There is nothing to feel guilty about if you don't fancy fat balding men. I know I certainly do not!
That way you could still keep it as an option but know that you have a social life building up alongside through meet up dot com. I don't have any family support either to go to things which is why I can't really use that medium until my son is a bit older i.e. when he is 15 and I can go out on my own without a sitter at all. So 5 more years and counting!
Good luck op.
Thankyou flower power.......
You seem to completely understand my predicament xxx
That's ok shoegal - you might also find that by writing a succinct eloquent profile on pof you attract some of the more educated and cultured end of the spectrum - especially if you outline your hobbies and interests and sell yourself as well as possible so to speak! It's all in the marketing.

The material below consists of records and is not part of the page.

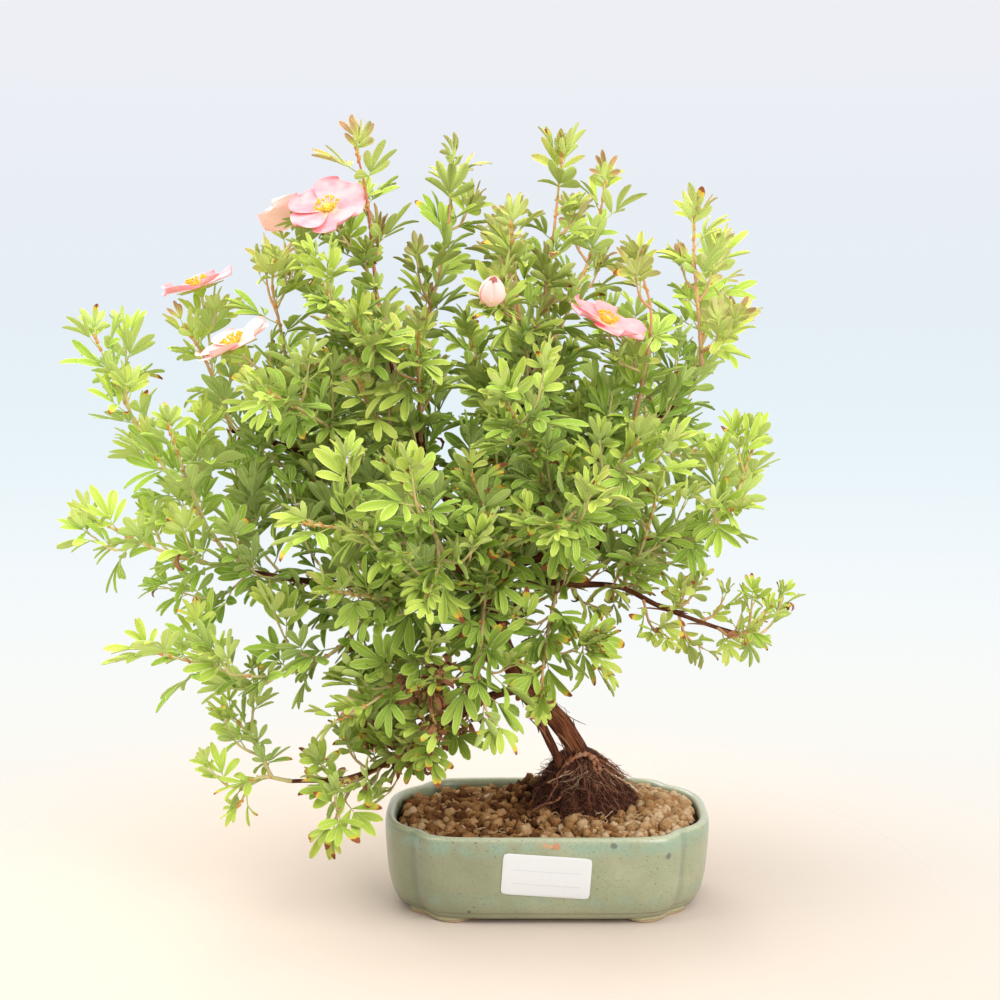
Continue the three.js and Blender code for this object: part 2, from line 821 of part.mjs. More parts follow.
    side: [{ from: 0.15, to: [[-86, 82, 190], [-70, 100, 198]] }],
    colour: GREEN,
  },
  {
    name: "back_b",
    limb: "back",
    from: 1,
    to: [[-6, 90, 208], [2, 102, 222]],
    side: [{ from: 0.2, to: [[-28, 84, 232], [-38, 86, 262]] }],
    colour: GREEN,
  },
  {
    name: "back_c",
    limb: "back_right",
    from: 1,
    to: [[60, 70, 206], [76, 80, 202]],
    side: [{ from: 0.2, to: [[48, 70, 240], [44, 74, 268]] }],
    colour: GREEN,
  },
  {
    name: "back_d",
    limb: "back_left",
    from: 0.75,
    to: [[-112, 46, 182], [-146, 54, 186]],
    side: [{ from: 0.3, to: [[-116, 42, 200], [-124, 42, 220]] }],
    colour: GREEN,
  },
  {
    name: "back_e",
    limb: "back_left",
    from: 0.42,
    to: [[-66, 56, 146], [-82, 84, 134]],
    colour: GREEN,
  },
  {
    name: "back_f",
    limb: "back",
    from: 0.35,
    to: [[-2, 44, 152], [14, 72, 138]],
    colour: GREEN,
  },
  {
    name: "back_g",
    limb: "right_mid",
    from: 0.6,
    to: [[50, 32, 162], [62, 54, 158]],
    colour: GREEN,
  },
  {
    name: "inner_left",
    limb: "crown_left",
    from: 0.82,
    to: [[-84, -18, 258], [-96, -26, 280], [-104, -26, 296]],
    side: [{ from: 0.2, to: [[-80, -38, 260], [-84, -58, 274]] }],
    colour: GREEN,
  },
  {
    name: "inner_back",
    limb: "back_right",
    from: 0.5,
    to: [[4, 46, 214], [-2, 56, 240], [2, 62, 262]],
    side: [
      { from: 0.25, to: [[-14, 50, 222], [-24, 58, 238]] },
      { from: 0.3, to: [[22, 62, 222], [26, 84, 234]] },
    ],
    colour: GREEN,
  },
];

// Each flower: its middle, the way it faces, and where its stalk leaves the shoot

const FLOWERS = {
  a: { middle: [-99, -8, 321], facing: [-0.2, -0.62, 0.76], from: 0.3 },
  b: { middle: [-115, 18, 318], facing: [-0.3, 0.35, 0.88], from: 0.75 },
  c: { middle: [-163, 24, 286], facing: [-0.3, -0.17, 0.94], from: 0.5 },
  d: { middle: [-139, -30, 262], facing: [-0.42, -0.2, 0.88], from: 0.35 },
  e: { middle: [24, -38, 272], facing: [0.42, -0.25, 0.87], from: 0.4 },
  f: { middle: [-82, 32, 76], facing: [-0.2, 0.7, 0.1], from: 0.7 },
};

function shootsOf(spray) {
  const start = curveOf(LIMBS[spray.limb]).getPointAt(spray.from);
  const main = [start, ...spray.to.map(vector)];
  const shoots = [main];
  for (const side of spray.side ?? []) {
    shoots.push([onStem(main, side.from), ...side.to.map(vector)]);
  }
  return shoots;
}

const SHOOT_STEP = 26;

function shootStem(points) {
  return taperedStem(points, (t) => lerp(...STEM_RADIUS, t), STEM_SIDES, SHOOT_STEP);
}

// A point on the stem's own straight stretches, which lie a little inside the smooth curve

function onStem(points, share) {
  const curve = curveOf(points);
  const segments = Math.max(2, Math.round(curve.getLength() / SHOOT_STEP));
  const index = Math.min(segments - 1, Math.floor(share * segments));
  const start = curve.getPointAt(index / segments);
  const end = curve.getPointAt((index + 1) / segments);
  return start.lerp(end, share * segments - index);
}

// A flower's stalk ends in a green cup under the petals

const FLOWER_STALK_RADIUS = 0.75;
const CUP_DEPTH = 4;
const CUP_RADIUS = 3.6;
const CUP_SEAT = PETAL_THICKNESS / 2 + GAP; // from a bloom's middle down to its cup

function flowerStalk(flower, shoot, seat) {
  const start = onStem(shoot, flower.from);
  const facing = vector(flower.facing).normalize();
  const middle = vector(flower.middle);
  const cupBottom = middle.clone().addScaledVector(facing, -CUP_DEPTH - seat);
  const bend = start.clone().lerp(cupBottom, 0.5).addScaledVector(facing, -4);
  const end = cupBottom.clone().addScaledVector(facing, 1);
  const stalk = taperedStem([start, bend, end], () => FLOWER_STALK_RADIUS, STEM_SIDES, 20);
  const profile = [[0, 0], [1.3, 0], [CUP_RADIUS, CUP_DEPTH], [0, CUP_DEPTH]];
  const cup = solid(new THREE.LatheGeometry(profile.map((p) => new THREE.Vector2(...p)), 5));
  const side = Math.abs(facing.z) > 0.9 ? new THREE.Vector3(1, 0, 0) : new THREE.Vector3(0, 0, 1);
  return wasm.Manifold.union([stalk, oriented(cup, cupBottom, facing, side)]);
}

// Petals: five broad blades that share the flower's middle and rise a little to their rim

// Points of a petal's rim: degrees from its middle line, and share of the flower's radius
const PETAL_OUTLINE = [[-30, 0.68], [-19, 0.96], [0, 1], [19, 0.96], [30, 0.68]];

function petals(cupping) {
  const points = [];
  const rise = (reach) => cupping * BLOOM_RADIUS * (reach / BLOOM_RADIUS) ** 2;
  const polar = (degrees, reach, z) => {
    const turn = radians(degrees);
    return points.push([reach * Math.cos(turn), reach * Math.sin(turn), rise(reach) + z]) - 1;
  };
  const half = PETAL_THICKNESS / 2;
  const hubTop = polar(0, 0, half);
  const hubBottom = polar(0, 0, -half);
  const valleys = [];
  for (let petal = 0; petal < 5; petal++) {
    valleys.push(polar(petal * 72 - 36, BLOOM_RADIUS * 0.33, 0));
  }
  const faces = [];
  for (let petal = 0; petal < 5; petal++) {
    const top = polar(petal * 72, BLOOM_RADIUS * 0.6, half);
    const bottom = polar(petal * 72, BLOOM_RADIUS * 0.6, -half);
    const start = valleys[petal];
    const end = valleys[(petal + 1) % 5];
    const rim = PETAL_OUTLINE.map(([turn, share]) => polar(petal * 72 + turn, BLOOM_RADIUS * share, 0));
    const edge = [start, ...rim, end];
    for (let i = 0; i + 1 < edge.length; i++) {
      faces.push([top, edge[i], edge[i + 1]], [bottom, edge[i + 1], edge[i]]);
    }
    faces.push([hubTop, start, top], [hubTop, top, end]);
    faces.push([hubBottom, bottom, start], [hubBottom, end, bottom]);
  }
  return facetSolid(points, faces);
}

// The yellow middle: a low boss whose rim is drawn out into stamens

function stamens() {
  const spikes = 10;
  const rings = [
    [3.2, 3.2, 1.5],
    [5.4, 2.6, 2.8],
    [1.6, 1.6, 4.2],
  ].map(([even, odd, z]) => {
    const ring = [];
    for (let i = 0; i < spikes; i++) {
      const turn = (2 * Math.PI * i) / spikes;
      const reach = i % 2 ? odd : even;
      ring.push([reach * Math.cos(turn), reach * Math.sin(turn), z]);
    }
    return ring;
  });
  return ringStack(rings);
}

function facingSolid(body, flower) {
  const facing = vector(flower.facing).normalize();
  const turn = new THREE.Quaternion().setFromUnitVectors(new THREE.Vector3(0, 0, 1), facing);
  const matrix = new THREE.Matrix4().compose(vector(flower.middle), turn, new THREE.Vector3(1, 1, 1));
  return body.transform(matrix.elements);
}

// A half-open bud: an egg of five folded petals

const BUD = { middle: [-26, -42, 281], facing: [0.1, -0.7, 0.7], from: 0.6 };
const BUD_SPRAY = "crown_c"; // the bud stands on this spray's side shoot

function bud() {
  const profile = [[2.6, 0, 0], [5, 3.5, 0.12], [5.6, 7, 0.16], [4.6, 11, 0.2], [2.4, 14, 0.25]];
  const rings = profile.map(([radius, z, fold]) => {
    const ring = [];
    for (let i = 0; i < 10; i++) {
      const turn = (2 * Math.PI * i) / 10;
      const reach = radius * (1 + (i % 2 ? -fold : fold));
      ring.push([reach * Math.cos(turn), reach * Math.sin(turn), z]);
    }
    return ring;
  });
  return ringStack(rings);
}

// Leaves along a shoot: they turn round it by the golden angle, thin out towards its base, and each is turned
// on, raised or shortened until it is clear of everything else, or is left out

const GOLDEN_ANGLE = 137.5;
const LEAF_MARGIN = 0.25; // kept free round each leaf
const LEAF_ATTEMPTS = 9;
const THREE_LEAFLET_SHARE = 0.6; // of the leaves below a shoot's tip
const LEAFLESS_BASE = 0.2; // share of a shoot, from its root
const UP = new THREE.Vector3(0, 0, 1);

function leafPlacement(tangent, turn, spread) {
  const side = tangent.clone().cross(UP);
  if (side.length() < 0.2) side.set(1, 0, 0);
  side.normalize();
  const out = side.applyAxisAngle(tangent, radians(turn));
  const forward = tangent.clone().multiplyScalar(Math.cos(radians(spread)));
  forward.addScaledVector(out, Math.sin(radians(spread)));
  const upward = UP.clone().multiplyScalar(0.9).addScaledVector(tangent, 0.8).addScaledVector(out, -0.2);
  return { forward, upward };
}

function growLeaves(shoot, draw, leafSize, ownStems) {
  const curve = curveOf(shoot);
  const length = curve.getLength();
  const count = Math.max(2, Math.round(length / LEAF_SPACING));
  const leaves = [];
  let turn = draw() * 360;
  for (let i = 0; i < count; i++) {
    const share = Math.min(1 - (1 - LEAFLESS_BASE) * (i / count) ** 1.15, 0.985);
    const point = onStem(shoot, share);
    const tangent = curve.getTangentAt(share);
    const size = leafSize * lerp(0.82, 1.08, draw()) * (i === 0 ? 0.9 : 1);
    const spread = i === 0 ? 14 : lerp(42, 66, draw());
    const stalk = LEAF_STALK * lerp(0.7, 1.25, draw()) * (i === 0 ? 0.7 : 1);
    const fold = lerp(0.1, 0.35, draw());
    const droop = lerp(-0.05, 0.25, draw());
    const leaflets = i > 0 && draw() < THREE_LEAFLET_SHARE ? THREE_LEAFLETS : FIVE_LEAFLETS;
    turn += GOLDEN_ANGLE;
    for (let attempt = 0; attempt < LEAF_ATTEMPTS; attempt++) {
      const shrink = attempt > 5 ? 0.8 : 1;
      const { forward, upward } = leafPlacement(tangent, turn + attempt * 40, spread - attempt * 2);
      const shape = [leaflets, size * shrink, stalk * shrink, fold, droop];
      const test = oriented(leaf(...shape, LEAF_MARGIN), point, forward, upward);
      if (isClear(test, ownStems)) {
        const body = oriented(leaf(...shape, 0), point, forward, upward);
        leaves.push(body);
        place(body);
        break;
      }
    }
  }
  return leaves;
}

// The whole object

const clearance = woodyFrame(GAP);
const wood = woodyFrame(0);
const potBody = pot();
const soilBody = soil();
const moundBody = rootMound(clearance);
const labelBody = label();

addMesh("pot", potBody, 0x8fb19a, 0.35);
addMesh("drain_net_left", drainNet(-DRAIN_HOLE_X), 0x2e3330, 0.6);
addMesh("drain_net_right", drainNet(DRAIN_HOLE_X), 0x2e3330, 0.6);
addMesh("soil", soilBody, 0x8a6238, 0.95);
addMesh("root_mound", moundBody, 0x3a2418, 0.95);
addMesh("trunk", wood, 0x6b4330, 0.9);
addMesh("label", labelBody, 0xf2f1ee, 0.6);
[potBody, soilBody, moundBody, wood, labelBody].forEach(place);

const stems = new Map();
for (const spray of SPRAYS) {
  const shoots = shootsOf(spray);
  const stalks = (spray.flowers ?? []).map((name) => flowerStalk(FLOWERS[name], shoots[0], CUP_SEAT));
  if (spray.name === BUD_SPRAY) stalks.push(flowerStalk(BUD, shoots[1], GAP));
  const joined = wasm.Manifold.union([...shoots.map(shootStem), ...stalks]).subtract(clearance);
  const body = largestBody(joined);
  if (!isClear(body)) console.warn(spray.name + " crosses another piece");
  stems.set(spray.name, { shoots, body });
  place(body);
}

for (const [name, flower] of Object.entries(FLOWERS)) {
  const blades = facingSolid(petals(0.16), flower);
  const middle = facingSolid(stamens(), flower);
  for (const body of [blades, middle]) {
    if (!isClear(body)) console.warn("bloom " + name + " crosses another piece");
    place(body);
  }
  addMesh("bloom_" + name + "_petals", blades, 0xf0c8bc, 0.55);
  addMesh("bloom_" + name + "_middle", middle, 0xd9a92e, 0.6);
}

const budBody = facingSolid(bud(), BUD);
if (!isClear(budBody)) console.warn("the bud crosses another piece");
place(budBody);
addMesh("bud", budBody, 0xe3a59a, 0.55);

SPRAYS.forEach((spray, index) => {
  const { shoots, body } = stems.get(spray.name);
  const draw = seededDraw(1000 + index * 31);
  const leaves = shoots.flatMap((shoot) => growLeaves(shoot, draw, spray.leafSize ?? 1, [body]));
  addMesh("spray_" + spray.name, wasm.Manifold.union([body, ...leaves]), spray.colour, 0.6);
});

// The origin goes under the middle of the whole
const bounds = new THREE.Box3().setFromObject(root);
const middle = bounds.getCenter(new THREE.Vector3());
root.position.set(-middle.x, -middle.y, 0);

export default root;
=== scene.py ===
"""Shrubby cinquefoil bonsai in a glazed pot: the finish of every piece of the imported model.

Lengths in this script are millimetres from the pot's middle on the table: +X is the viewer's right, -Y the front.
"""

import math

import bpy
import numpy as np
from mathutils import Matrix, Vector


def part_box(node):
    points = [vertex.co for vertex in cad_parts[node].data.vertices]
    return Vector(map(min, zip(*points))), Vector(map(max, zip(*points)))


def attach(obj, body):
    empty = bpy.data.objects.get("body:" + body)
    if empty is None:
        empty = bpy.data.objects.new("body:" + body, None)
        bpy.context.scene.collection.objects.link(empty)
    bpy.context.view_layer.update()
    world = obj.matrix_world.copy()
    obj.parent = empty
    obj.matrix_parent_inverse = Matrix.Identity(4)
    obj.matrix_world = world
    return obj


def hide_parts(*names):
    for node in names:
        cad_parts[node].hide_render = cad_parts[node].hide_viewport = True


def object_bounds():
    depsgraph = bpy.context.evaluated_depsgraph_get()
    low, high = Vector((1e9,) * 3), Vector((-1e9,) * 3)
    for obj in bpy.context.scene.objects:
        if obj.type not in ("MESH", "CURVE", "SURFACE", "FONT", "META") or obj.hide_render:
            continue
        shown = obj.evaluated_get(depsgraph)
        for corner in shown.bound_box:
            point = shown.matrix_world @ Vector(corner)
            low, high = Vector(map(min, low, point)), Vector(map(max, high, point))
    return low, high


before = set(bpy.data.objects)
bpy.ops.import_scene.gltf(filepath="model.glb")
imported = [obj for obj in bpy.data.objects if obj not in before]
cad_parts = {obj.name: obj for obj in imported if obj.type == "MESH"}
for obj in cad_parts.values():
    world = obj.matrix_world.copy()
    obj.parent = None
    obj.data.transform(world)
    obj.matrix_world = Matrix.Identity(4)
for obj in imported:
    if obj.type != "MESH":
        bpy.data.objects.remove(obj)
cad_low, cad_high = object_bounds()
pot_low, pot_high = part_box("pot")
POT_MIDDLE = np.array([(pot_low.x + pot_high.x) / 2, (pot_low.y + pot_high.y) / 2, 0.0])
MM = 0.001

# ---------------------------------------------------------------------------------------------------------------
# Camera: a short telephoto a little under a metre in front of the pot and just left of its middle, looking
# slightly down on the rim.

CAMERA_PLACE = (-22, -870, 310)
CAMERA_DOWN = 7.97  # degrees
CAMERA_LENS = 68.4

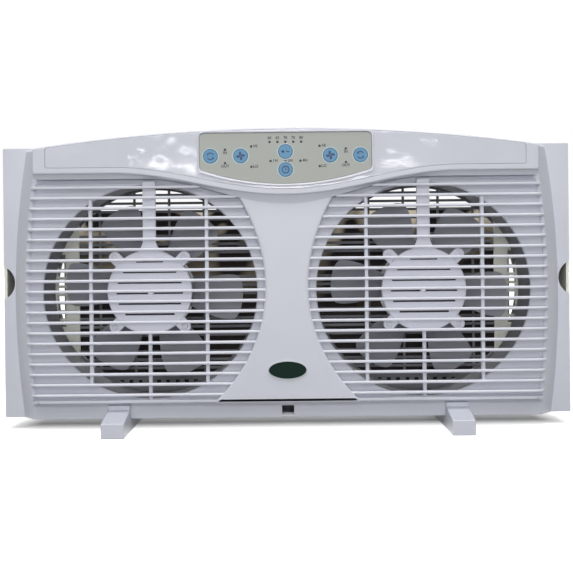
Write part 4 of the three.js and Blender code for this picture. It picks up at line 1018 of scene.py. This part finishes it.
def blade_point(t, u, side):
    """Point of a blade: t from root to tip, u from -1 to 1 along the chord, side picks the face."""
    swell = sin(t * pi * BLADE_SWELL) / sin(pi * BLADE_SWELL)
    chord = (34 + 22 * swell) * MM
    pitch = radians(38 - 15 * t)
    radius = HUB_RADIUS - MM + (BLADE_RADIUS - HUB_RADIUS + MM) * t
    along = u * chord / 2
    across = 0.06 * chord * (1 - u * u) + side * MM * sqrt(max(0.0, 1 - u ** 4))
    angle = (along * cos(pitch) - across * sin(pitch)) / radius
    y = (HUB_FRONT + HUB_BACK) / 2 + along * sin(pitch) + across * cos(pitch)
    reach = radius - 4.2 * MM * u ** 4 * t ** 6
    return (reach * cos(angle), y, reach * sin(angle))


chord_steps = [-cos(a) for a in spread(0, pi, 20)]
round_section = [(u, 1) for u in chord_steps] + [(u, -1) for u in chord_steps[-2:0:-1]]
blade = loft([[blade_point(t, u, side) for u, side in round_section] for t in spread(0, 1, 14)])
blades = grown(turned_copies, {"Piece": blade, "Count": BLADE_COUNT, "First turn": radians(5)})
hub_inside = HUB_RADIUS - HUB_WALL
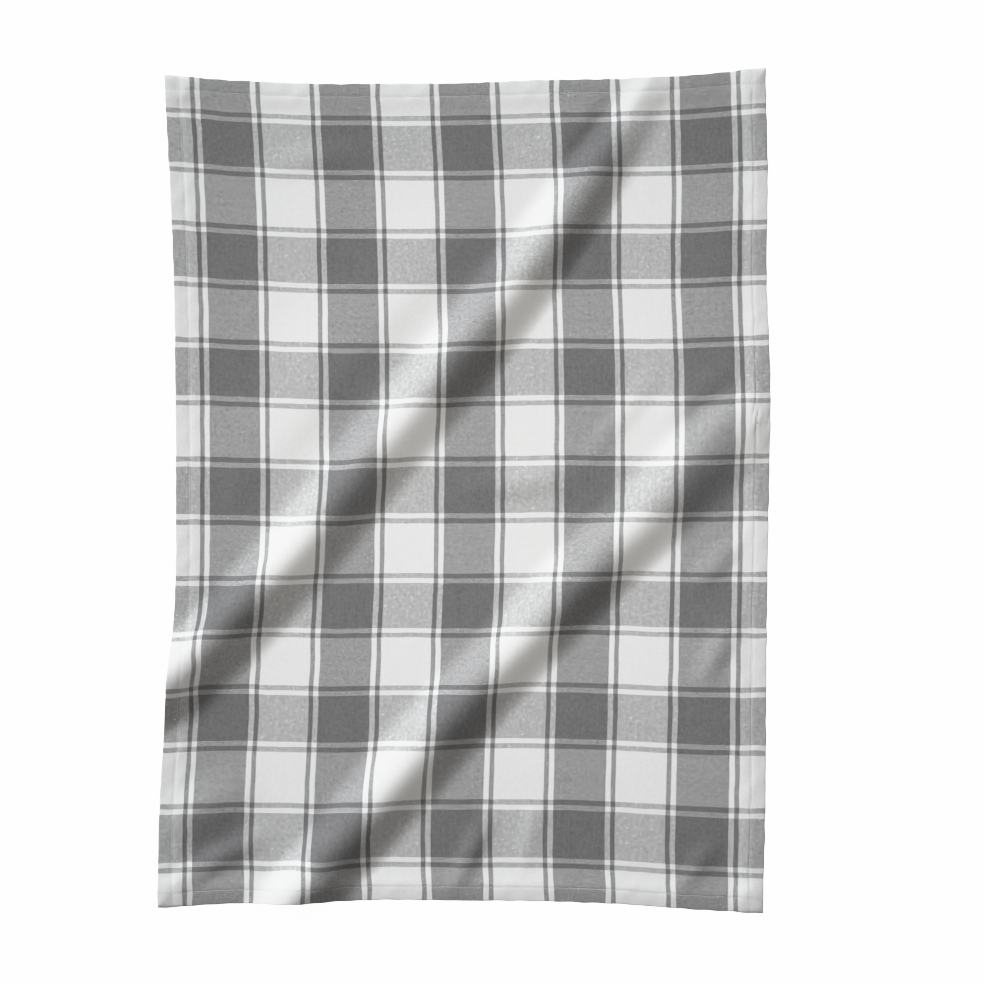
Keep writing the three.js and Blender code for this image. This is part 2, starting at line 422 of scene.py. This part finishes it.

I would still do the social life route too. I may try and fund two evenings a month soon to socialise in and fund sitters.co.uk (the charge is minimum wage for professional sitters) so I can go out with my finances somehow. Don't think I can last 4-5 more years before going out! Ds only sees his dad 4 times a year for a week each time.....
Flowerpower it's so hard isn't it? My son is nearly 13 so old enough to leave while I go shopping or even a drink with friends on a Saturday afternoon while he is out with his friends but I obviously can't leave him at night. So a few more years and I will have that little bit more freedom. Everywhere I look are families, not just couples but mums/dads/grans/granddad etc it seems everyone has 'someone'?
If I am ill I have to manage. If anything serious happened to me it scares me to think what I'd do?
POF seems better than eharmony I'm so disappointed with that! Cost me a fortune to subscribe, wish I'd not bothered now haven't had one person who caught my éye! I've changed my parameters so it should bring up matches within 100 miles it is suggesting men over 200 miles away! I've changed the age to 30-50 it is giving me men in their 50s and 60s!
PID I've had a few messages off men but again they live a distance away so what's the point? I don't want a man who has to travel 109+ miles! One man sent me his number and said ring him as he was coming to where I live and did I want some fun!! Another messaged me and said he was actually 21 (I like them young but not THAT young!!).... And went into detail of the sexual things he wanted to do to me!!!! Arrgghh
I tried POF and boy, was it scary. I put a pic, just a head shot (I'm not that ugly, despite what I wrote earlier) and ticked the box for 'Does not want children.' I wrote that I had 3 and had had a vasectomy. Oh. My. Word... The amount of vitriol I got in my inbox from women way younger than the age range I'd selected was such that I shut down the account after a couple of weeks.
I go to a spiritual group weekly for an outlet and as I am self-employed go to that daytimes so need no sitter.
Sitters.co.uk is handy if you have sufficient funds. I haven't used them yet as I begrudge needing to pay!! I may still use them however.
On the dating note if you amend your settings you won't get bombarded with people of other ages on pof. I do not use those sites any more as I got tired of the cattle market approach. It is far better to meet someone either through work or through an interest group as it is less forced. That is just my experience anyway. Good luck to those who have found dating sites have worked out but I would say they are in the minority.